There are two main forms of private credit created by banks; unsecured (non-collateralized) credit such as consumer credit cards and small unsecured loans, and secured (collateralized) credit, typically secured against the item being purchased with the money (house, boat, car, etc.). To reduce their exposure to the risk of not getting their money back (credit default), banks will tend to issue large credit sums to those deemed credit-worthy, and also to require collateral; something of equivalent value to the loan, which will be passed to the bank if the debtor fails to meet the repayment terms of the loan. In this instance, the bank uses sale of the collateral to reduce its liabilities. Examples of secured credit include consumer mortgages used to buy houses, boats etc., and PCP (personal contract plan) credit agreements for automobile purchases.

Movements of financial capital are normally dependent on either credit or equity transfers. The global credit market is three times the size of global equity. Credit is in turn dependent on the reputation or creditworthiness of the entity which takes responsibility for the funds. Credit is also traded in financial markets. The purest form is the credit default swap market, which is essentially a traded market in credit insurance.
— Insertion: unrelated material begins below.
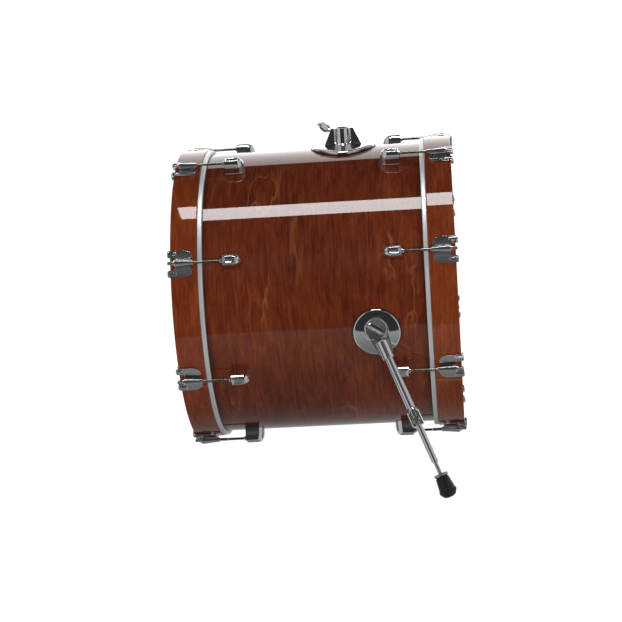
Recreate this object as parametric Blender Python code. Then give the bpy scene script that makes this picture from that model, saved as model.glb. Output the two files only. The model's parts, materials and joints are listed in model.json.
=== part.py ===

A credit default swap represents the price at which two parties exchange this risk – the protection seller takes the risk of default of the credit in return for a payment, commonly denoted in basis points (one basis point is 1/100 of a percent) of the notional amount to be referenced, while the protection buyer pays this premium and in the case of default of the underlying (a loan, bond or other receivable), delivers this receivable to the protection seller and receives from the seller the par amount (that is, is made whole).

Types

There are many types of credit, including but not limited to bank credit, commerce, consumer credit, investment credit, international credit, public credit and real estate.

Trade credit

In commercial trade, the term "trade credit" refers to the approval of delayed payment for purchased goods. Credit is sometimes not granted to a buyer who has financial instability or difficulty. Companies frequently offer trade credit to their customers as part of the terms of a purchase agreement. Organizations that offer credit to their customers frequently employ a credit manager.

Consumer credit

Consumer debt can be defined as "money, goods or services provided to an individual in the absence of immediate payment". Common forms of consumer credit include credit cards, store cards, motor vehicle finance, personal loans (installment loans), consumer lines of credit, payday loans, retail loans (retail installment loans) and mortgages. This is a broad definition of consumer credit and corresponds with the Bank of England's definition of "Lending to individuals". Given the size and nature of the mortgage market, many observers classify mortgage lending as a separate category of personal borrowing, and consequently residential mortgages are excluded from some definitions of consumer credit, such as the one adopted by the U.S. Federal Reserve.[6]

The cost of credit is the additional amount, over and above the amount borrowed, that the borrower has to pay. It includes interest, arrangement fees and any other charges. Some costs are mandatory, required by the lender as an integral part of the credit agreement. Other costs, such as those for credit insurance, may be optional; the borrower chooses whether or not they are included as part of the agreement.

Interest and other charges are presented in a variety of different ways, but under many legislative regimes lenders are required to quote all mandatory charges in the form of an annual percentage rate (APR).[7] The goal of the APR calculation is to promote "truth in lending", to give potential borrowers a clear measure of the true cost of borrowing and to allow a comparison to be made between competing products. The APR is derived from the pattern of advances and repayments made during the agreement. Optional charges are usually not included in the APR calculation.[8]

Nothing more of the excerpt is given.